God I had Todd Field. He should have stopped with Nick Nightingale.

 
At 1:36 PM, Blogger Ben said...

Redemption? I would argue that one character gets redemption: the ex-cop. I fail to see how this negates my problems with the film.

 
At 3:24 PM, Blogger girish said...

Welcome back, Ben!

Thanks for the AIR tip. Just plopped it into my cart.

btw, I've been groovin' on Diplo's Fabriclive mix, which is amazing, esp. if you're into Miami Bass-style sounds. First time I'd heard of the Fabriclive series; any recommendations from the series? I had a feeling you'd know about it.

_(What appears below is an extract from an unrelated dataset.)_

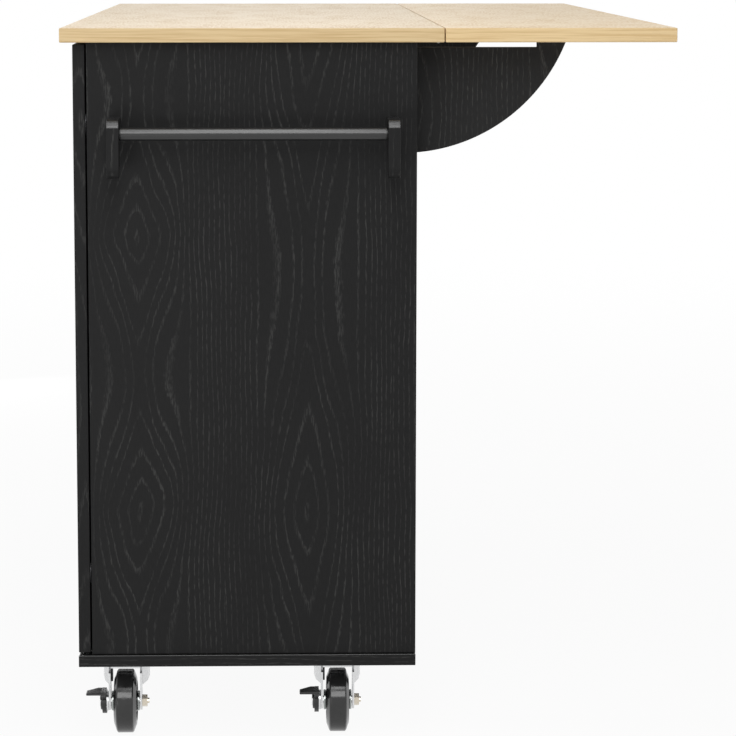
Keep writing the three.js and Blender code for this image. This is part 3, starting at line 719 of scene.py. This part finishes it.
class ISLAND_OT_wheels(bpy.types.Operator):
    """Moulded black wheels with a plated bush through each hub"""

    bl_idname = "island.wheels"
    bl_label = "Wheels"

    def execute(self, context):
        sizes = context.scene.island_casters
        rubber = moulded("Black moulded tread", sizes.rubber, 0.13, 900, 0.03)
        bush_proud, flange, rim_wall, hub_chamfer, draft, gap = 0.003, 0.005, 0.004, 0.0008, 0.0006, 0.0002
        for caster in CASTERS:
            low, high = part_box(f"{caster}_wheel")
            matrix = Matrix.Translation((low + high) / 2) @ ALONG_Y
            radius, hub_half = (high.z - low.z) / 2, (high.y - low.y) / 2
            bush_foot = hub_half - bush_proud
            sleeve = sizes.bush_radius - flange
            wall = sizes.rim_radius - rim_wall
            half = [
                (sleeve, bush_foot),
                (sizes.hub_radius - hub_chamfer, bush_foot),
                (sizes.hub_radius, bush_foot - hub_chamfer),
                (sizes.hub_radius, sizes.web_half),
                (wall - draft, sizes.web_half),
                (wall, sizes.rim_half),
                (sizes.rim_radius, sizes.rim_half),
                (radius - sizes.chamfer, sizes.shoulder_half),
                (radius, sizes.tread_half),
            ]
            body = f"{caster}_wheel"
            shape = bmesh.new()
            turned(shape, mirrored(half), matrix, steps=96)
            ease_edges(shape, 0.0004, above=25)
            seated(shape, f"{caster}_tyre", body, [rubber], [body], smooth_below=20)
            bore, outer, inner_end = sizes.bore_radius, sizes.bush_radius, bush_foot + gap
            half = [(bore, hub_half), (outer, hub_half), (outer, inner_end), (sleeve - gap, inner_end)]
            shape = bmesh.new()
            turned(shape, mirrored(half), matrix, steps=48)
            ease_edges(shape, 0.0006, 3)
            seated(shape, f"{caster}_bush", body, [plated("Dull zinc plate", sizes.bush)])
        return {"FINISHED"}


class ISLAND_OT_forks(bpy.types.Operator):
    """Pressed zinc forks with yellow plated nuts, mounting plates and the brakes' inner arms"""

    bl_idname = "island.forks"
    bl_label = "Forks and plates"

    def execute(self, context):
        zinc = bright_zinc()
        yellow = plated("Yellow zinc plate", context.scene.island_casters.nut)
        renewed([f"{caster}_plate" for caster in CASTERS], [zinc], 0.0003)
        leg_face, nut_radius = 0.0217, 0.0085
        for caster in CASTERS:
            node = f"{caster}_fork"
            axle = axle_of(caster)
            shape = copy_of(node)
            for face in shape.faces:
                near = face.calc_center_median() - axle
                if near.y > leg_face and math.hypot(near.x, near.z) < nut_radius:
                    face.material_index = 1
            ease_edges(shape, 0.0004)
            seated(shape, f"{node}_eased", f"{caster}_swivel", [zinc, yellow], [node])
            add_brake_arm(caster, axle)
        return {"FINISHED"}


def add_brake_arm(caster, axle):
    """Black arm of the brake between the wheel and the leg, hung from the crown."""
    side, thickness = 0.0189, 0.0023
    front, rear, foot, top = -0.008, 0.004, 0.0255, 0.0443
    bend = (rear - front) / 2
    outline = arc((front + rear) / 2, foot + bend, bend, 180, 360) + [(rear, top), (front, top)]
    shape = bmesh.new()
    extruded(shape, outline, side - thickness, side, Matrix.Translation(axle) @ ALONG_Y)
    ease_edges(shape, 0.0004)
    seated(shape, f"{caster}_brake_arm", f"{caster}_swivel", [nylon()])


class ISLAND_OT_pedals(bpy.types.Operator):
    """Moulded brake pedals on their steel levers, with a rim round each bolt head"""

    bl_idname = "island.pedals"
    bl_label = "Brake pedals"

    def execute(self, context):
        lever_face, foot, top = -0.0244, 0.0298, 0.0322
        inner, outer_top, outer_foot = 0.0092, 0.0112, 0.0118
        rim = [(inner, foot), (inner, top), (outer_top, top), (outer_foot, foot)]
        for caster in CASTERS:
            axle = axle_of(caster)
            node = f"{caster}_pedal"
            shape = copy_of(node)
            for face in shape.faces:
                face.material_index = int(face.calc_center_median().y > axle.y + lever_face)
            turned(shape, rim, Matrix.Translation(axle) @ ALONG_Y, steps=40)
            ease_edges(shape, 0.0004)
            seated(shape, f"{node}_eased", node, [nylon(), bright_zinc()], [node])
        return {"FINISHED"}


class ISLAND_OT_hinges(bpy.types.Operator):
    """Bright hinges for the leaf and the wings, black ones for the doors"""

    bl_idname = "island.hinges"
    bl_label = "Hinges"

    def execute(self, context):
        butts = [node for node in frame["nodes"] if "_hinge_" in node]
        cups = [node for node in frame["nodes"] if "_cup_" in node or "_arm_" in node]
        dark = plated("Black zinc plate", (0.045, 0.045, 0.047))
        for nodes, finish in ((butts, bright_zinc()), (cups, dark)):
            renewed(nodes, [finish], 0.0002)
        return {"FINISHED"}


class ISLAND_OT_stage(bpy.types.Operator):
    """Pale floor, plain soft light and the camera"""

    bl_idname = "island.stage"
    bl_label = "Stage"

    def execute(self, context):
        settings = context.scene.island_stage
        add_floor()
        add_surround(settings.surround)
        for side, above in ((1, 5.0), (-1, 1.0)):
            end = side * 0.65
            add_lamp("Overhead", (side * 1.48, -0.15, 2.17), (side * 0.68, -0.15, 0.78), 0.45, 1.3, above)
            add_lamp("High front", (side * 4.75, -0.25, 2.95), (end, -0.15, 0.3), 1.5, 1.8, above)
            add_lamp("Low front", (side * 2.3, -0.95, 0.3), (end, -0.15, 0.65), 0.6, 0.5, 5.0)
            add_lamp("Side fill", (0, side * 3.4, 1.9), (0, 0, 0.45), 2.2, 1.6, 1.0)
        add_camera(settings)
        context.scene.view_settings.view_transform = "Standard"
        return {"FINISHED"}


def seen_directly(tree):
    """1 where the eye, a gloss or a clear material looks, 0 where light falls."""
    path = tree.nodes.new("ShaderNodeLightPath").outputs
    seen = maths(tree, "MAXIMUM", path["Is Camera Ray"], path["Is Glossy Ray"])
    return maths(tree, "MAXIMUM", seen, path["Is Transmission Ray"])


def add_floor():
    """Matt floor that shows white away from the object and keeps its shadow near it."""
    shape = bmesh.new()
    bmesh.ops.create_circle(shape, cap_ends=True, radius=60, segments=96)
    mesh = bpy.data.meshes.new("floor")
    shape.to_mesh(mesh)
    shape.free()
    floor = bpy.data.objects.new("floor", mesh)
    bpy.context.scene.collection.objects.link(floor)
    material, tree, shader, coordinates = new_material("Pale floor")
    tree.nodes.remove(shader)
    lit = tree.nodes.new("ShaderNodeBsdfDiffuse")
    lit.inputs["Color"].default_value = (0.9, 0.9, 0.9, 1)
    white = tree.nodes.new("ShaderNodeEmission")
    distance = tree.nodes.new("ShaderNodeVectorMath")
    distance.operation = "LENGTH"
    feed(tree, distance.inputs[0], coordinates["Object"])
    near, far, white_near = 0.5, 5.0, 0.94
    share = ranged(tree, distance.outputs["Value"], near, far, white_near, 1.0)
    mix = tree.nodes.new("ShaderNodeMixShader")
    feed(tree, mix.inputs[0], maths(tree, "MULTIPLY", seen_directly(tree), share))
    feed(tree, mix.inputs[1], lit.outputs[0])
    feed(tree, mix.inputs[2], white.outputs[0])
    feed(tree, tree.nodes["Material Output"].inputs["Surface"], mix.outputs[0])
    mesh.materials.append(material)


def add_surround(strength):
    """White backdrop that lights matt surfaces at a lower strength."""
    world = bpy.data.worlds.new("Pale surround")
    bpy.context.scene.world = world
    world.use_nodes = True
    tree = world.node_tree
    background = tree.nodes["Background"]
    background.inputs["Color"].default_value = (1, 1, 1, 1)
    feed(tree, background.inputs["Strength"], ranged(tree, seen_directly(tree), 0.0, 1.0, strength, 1.0))


def add_lamp(name, place, target, width, height, brightness):
    """A soft box that faces a target; its brightness is that of its lit face, where 1 is white."""
    lamp = bpy.data.lights.new(name, "AREA")
    lamp.shape = "RECTANGLE"
    lamp.size = width
    lamp.size_y = height
    lamp.energy = brightness * math.pi * width * height
    holder = bpy.data.objects.new(name, lamp)
    bpy.context.scene.collection.objects.link(holder)
    facing = (Vector(target) - Vector(place)).to_track_quat("-Z", "Y")
    holder.matrix_world = Matrix.Translation(place) @ facing.to_matrix().to_4x4()
    holder.visible_camera = False


def add_camera(settings):
    """Camera at the photograph's viewing angle, looking at the end with the towel rack."""
    lens = bpy.data.cameras.new("Camera")
    lens.lens = settings.lens
    lens.sensor_width = 36
    lens.shift_x, lens.shift_y = settings.camera_shift
    lens.clip_end = 200
    camera = bpy.data.objects.new("Camera", lens)
    bpy.context.scene.collection.objects.link(camera)
    turn, tilt = settings.camera_turn, settings.camera_tilt
    ahead = Vector((-math.cos(turn) * math.cos(tilt), math.sin(turn) * math.cos(tilt), -math.sin(tilt)))
    facing = ahead.to_track_quat("-Z", "Y").to_matrix().to_4x4()
    camera.matrix_world = Matrix.Translation(settings.camera_place) @ facing
    bpy.context.scene.camera = camera


# ---- Panel ----

STEPS = (
    ISLAND_OT_stage,
    ISLAND_OT_tops,
    ISLAND_OT_cabinet,
    ISLAND_OT_towel_rack,
    ISLAND_OT_wheels,
    ISLAND_OT_forks,
    ISLAND_OT_pedals,
    ISLAND_OT_hinges,
)


class ISLAND_PT_panel(bpy.types.Panel):
    bl_label = "Kitchen island"
    bl_space_type = "VIEW_3D"
    bl_region_type = "UI"
    bl_category = "Island"

    def draw(self, context):
        for step in STEPS:
            self.layout.operator(step.bl_idname)


SETTINGS = {
    "island_pale_oak": PaleOakSettings,
    "island_black_oak": BlackOakSettings,
    "island_casters": CasterSettings,
    "island_stage": StageSettings,
}


def register():
    for made in (*SETTINGS.values(), *STEPS, ISLAND_PT_panel):
        bpy.utils.register_class(made)
    for name, group in SETTINGS.items():
        setattr(bpy.types.Scene, name, bpy.props.PointerProperty(type=group))


def unregister():
    for name in SETTINGS:
        delattr(bpy.types.Scene, name)
    for made in reversed((*SETTINGS.values(), *STEPS, ISLAND_PT_panel)):
        bpy.utils.unregister_class(made)


def main():
    register()
    for step in STEPS:
        group, name = step.bl_idname.split(".")
        getattr(getattr(bpy.ops, group), name)()


if __name__ == "__main__":
    main()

And have you heard the new DJ Shadow? What do you think? The reviews have been really mixed, but I'm probably going to pick it up anyway. (Haven't heard it yet.)

 
At 9:25 PM, Blogger Ben said...

Thanks, G.
I think you're really going to like that Air comp.
And yeah, that Diplo mix is great. The only other entry I have in the series is #9 from Jacques Lu Cont. It's a really fun mix of electro and pop and '80s rock. I mean, how wrong can you go when your mix includes Röyksopp, Steve Miller Band, Tom Tom Club and the Pixies?

 
At 9:26 PM, Blogger Ben said...

Oh and as for Mr. Shadow... yeah, I really haven't heard anything from it and I'm almost scared to, the reviews have been that depressing. Let me know what you think.

 
At 3:32 AM, Anonymous Anonymous said...

"Dude, 'chinaman' is not the preferred nomenclature."

In the passage you site, Thomson is deliberately writing from a 1940s perspective, to place Nicole in the Hollywood of that era by employing one of its non-pc idioms.

 
At 9:56 AM, Blogger Ben said...

I know. I was quoting The Big Lebowski in an attempt to be humorous.

 
At 5:25 AM, Blogger Joshua said...

speaking of androids in the year 2047, did you ever finish "Specimen Days?"

And those monkey portraits are by the same chick who did those crying baby portraits everyone got so mad about. Now PETA will want to kill her too.